# [INPUT ROWS]
================
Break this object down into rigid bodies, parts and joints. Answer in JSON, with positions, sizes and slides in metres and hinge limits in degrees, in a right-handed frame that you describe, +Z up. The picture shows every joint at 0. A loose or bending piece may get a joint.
================
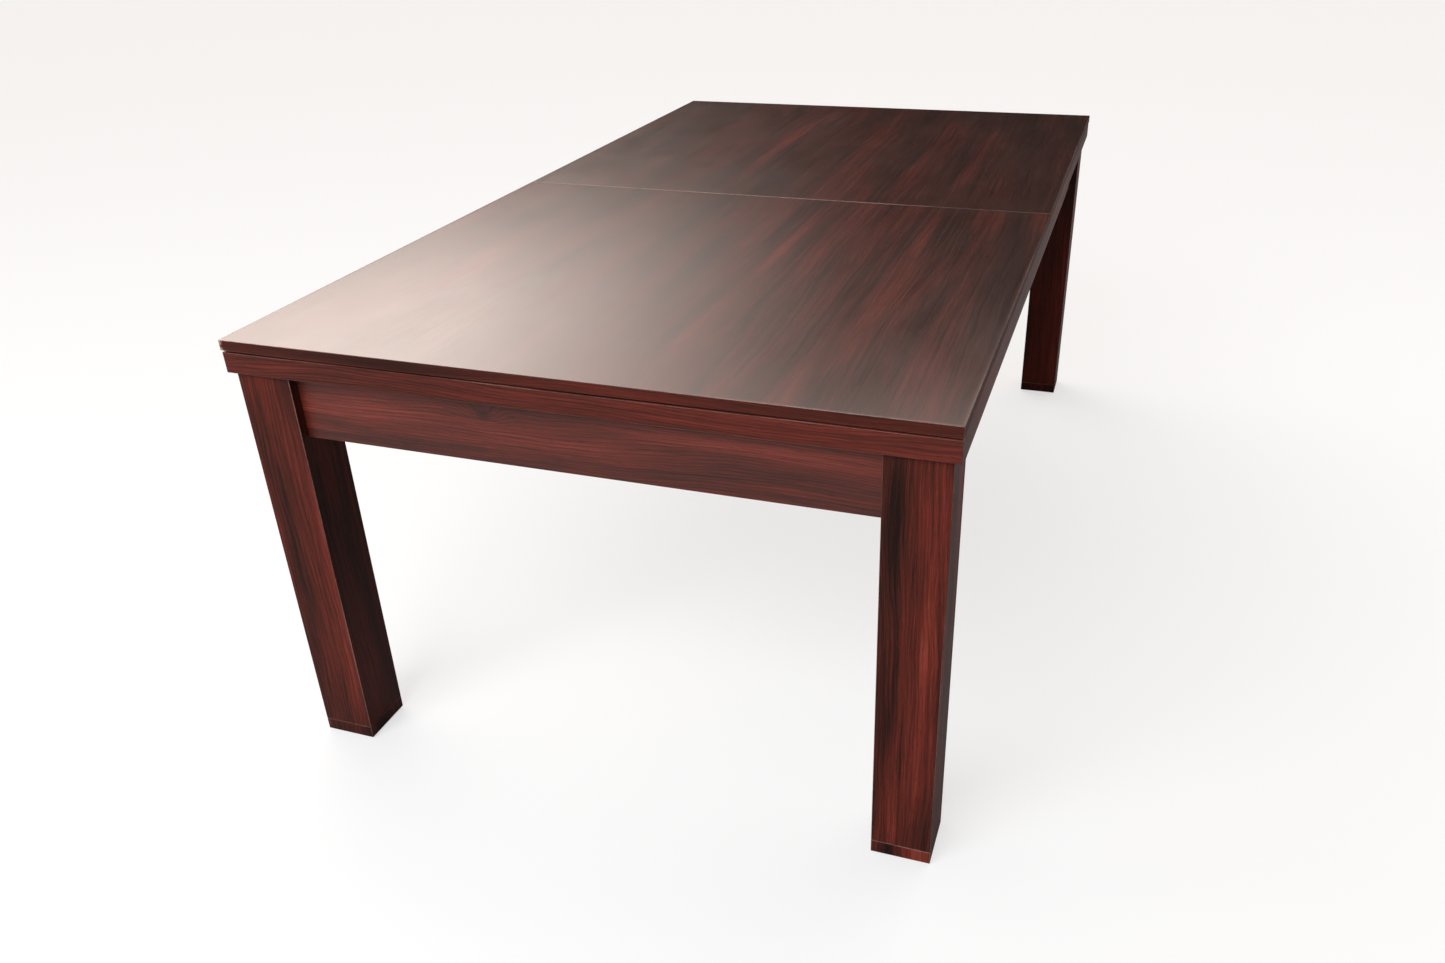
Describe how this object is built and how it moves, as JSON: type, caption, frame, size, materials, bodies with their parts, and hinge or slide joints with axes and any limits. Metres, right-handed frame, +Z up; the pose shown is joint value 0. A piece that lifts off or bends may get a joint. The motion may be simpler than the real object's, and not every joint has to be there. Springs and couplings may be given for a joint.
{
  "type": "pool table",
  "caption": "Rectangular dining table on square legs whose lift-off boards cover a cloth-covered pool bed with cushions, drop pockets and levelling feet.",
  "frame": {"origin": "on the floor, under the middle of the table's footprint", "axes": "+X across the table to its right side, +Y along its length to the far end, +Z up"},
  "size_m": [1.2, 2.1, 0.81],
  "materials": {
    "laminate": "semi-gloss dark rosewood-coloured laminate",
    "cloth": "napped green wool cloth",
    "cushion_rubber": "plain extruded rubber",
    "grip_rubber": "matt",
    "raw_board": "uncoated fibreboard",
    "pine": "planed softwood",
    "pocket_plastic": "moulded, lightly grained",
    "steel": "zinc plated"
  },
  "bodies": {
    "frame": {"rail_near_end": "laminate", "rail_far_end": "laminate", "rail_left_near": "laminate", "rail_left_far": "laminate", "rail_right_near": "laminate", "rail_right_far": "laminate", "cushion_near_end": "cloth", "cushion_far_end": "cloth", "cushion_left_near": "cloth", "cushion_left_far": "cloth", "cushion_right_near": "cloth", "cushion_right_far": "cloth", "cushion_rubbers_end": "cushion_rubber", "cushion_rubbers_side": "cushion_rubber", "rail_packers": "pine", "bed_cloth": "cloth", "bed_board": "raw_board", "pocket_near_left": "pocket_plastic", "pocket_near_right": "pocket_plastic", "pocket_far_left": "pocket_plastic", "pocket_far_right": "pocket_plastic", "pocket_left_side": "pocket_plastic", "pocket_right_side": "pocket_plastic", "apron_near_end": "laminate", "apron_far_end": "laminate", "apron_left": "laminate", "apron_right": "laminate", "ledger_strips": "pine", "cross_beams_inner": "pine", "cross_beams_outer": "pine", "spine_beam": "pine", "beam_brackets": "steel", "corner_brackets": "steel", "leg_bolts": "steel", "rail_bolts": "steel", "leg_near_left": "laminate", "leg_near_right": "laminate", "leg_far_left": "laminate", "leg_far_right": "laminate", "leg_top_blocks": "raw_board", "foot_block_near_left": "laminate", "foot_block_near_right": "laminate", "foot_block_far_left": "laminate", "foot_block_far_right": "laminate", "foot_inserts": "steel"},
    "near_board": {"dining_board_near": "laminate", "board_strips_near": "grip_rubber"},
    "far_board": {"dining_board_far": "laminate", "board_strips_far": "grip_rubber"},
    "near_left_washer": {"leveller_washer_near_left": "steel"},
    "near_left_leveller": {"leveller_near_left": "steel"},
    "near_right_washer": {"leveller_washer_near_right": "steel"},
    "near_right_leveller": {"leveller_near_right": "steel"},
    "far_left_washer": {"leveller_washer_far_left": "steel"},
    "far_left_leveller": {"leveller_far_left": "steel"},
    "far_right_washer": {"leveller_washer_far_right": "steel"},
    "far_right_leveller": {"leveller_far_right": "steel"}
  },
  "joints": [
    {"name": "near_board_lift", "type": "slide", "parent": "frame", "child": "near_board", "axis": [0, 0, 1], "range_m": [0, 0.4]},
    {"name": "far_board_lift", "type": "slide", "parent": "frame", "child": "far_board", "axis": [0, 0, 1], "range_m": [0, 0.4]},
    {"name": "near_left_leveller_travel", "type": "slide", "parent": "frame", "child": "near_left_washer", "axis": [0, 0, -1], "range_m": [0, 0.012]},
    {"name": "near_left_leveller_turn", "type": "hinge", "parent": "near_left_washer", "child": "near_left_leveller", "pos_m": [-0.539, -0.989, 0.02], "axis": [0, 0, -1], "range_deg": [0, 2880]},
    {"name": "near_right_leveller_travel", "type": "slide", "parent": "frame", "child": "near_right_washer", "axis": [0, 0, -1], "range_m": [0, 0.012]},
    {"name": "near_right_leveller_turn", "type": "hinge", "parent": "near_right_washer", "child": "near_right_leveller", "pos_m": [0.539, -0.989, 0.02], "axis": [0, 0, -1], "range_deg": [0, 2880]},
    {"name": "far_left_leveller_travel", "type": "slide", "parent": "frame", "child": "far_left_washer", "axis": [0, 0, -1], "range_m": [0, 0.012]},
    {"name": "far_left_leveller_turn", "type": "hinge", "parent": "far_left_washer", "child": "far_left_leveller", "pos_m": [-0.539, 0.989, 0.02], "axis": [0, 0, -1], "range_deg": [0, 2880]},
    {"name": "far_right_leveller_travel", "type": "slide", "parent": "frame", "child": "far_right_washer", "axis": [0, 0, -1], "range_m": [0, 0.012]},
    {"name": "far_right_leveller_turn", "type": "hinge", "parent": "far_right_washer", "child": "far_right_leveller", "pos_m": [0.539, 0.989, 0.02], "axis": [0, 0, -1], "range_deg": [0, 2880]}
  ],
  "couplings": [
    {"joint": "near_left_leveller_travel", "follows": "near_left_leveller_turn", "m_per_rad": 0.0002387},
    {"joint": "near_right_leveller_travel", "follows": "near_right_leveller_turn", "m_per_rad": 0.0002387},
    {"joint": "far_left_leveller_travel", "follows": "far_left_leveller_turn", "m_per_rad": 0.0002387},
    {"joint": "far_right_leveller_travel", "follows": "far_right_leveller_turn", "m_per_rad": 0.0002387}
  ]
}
================
# [YOUR TASK]
List every line above containing the word "caption".

# [WORKED SOLUTION]
Describe how this object is built and how it moves, as JSON: type, caption, frame, size, materials, bodies with their parts, and hinge or slide joints with axes and any limits. Metres, right-handed frame, +Z up; the pose shown is joint value 0. A piece that lifts off or bends may get a joint. The motion may be simpler than the real object's, and not every joint has to be there. Springs and couplings may be given for a joint.
  "caption": "Rectangular dining table on square legs whose lift-off boards cover a cloth-covered pool bed with cushions, drop pockets and levelling feet.",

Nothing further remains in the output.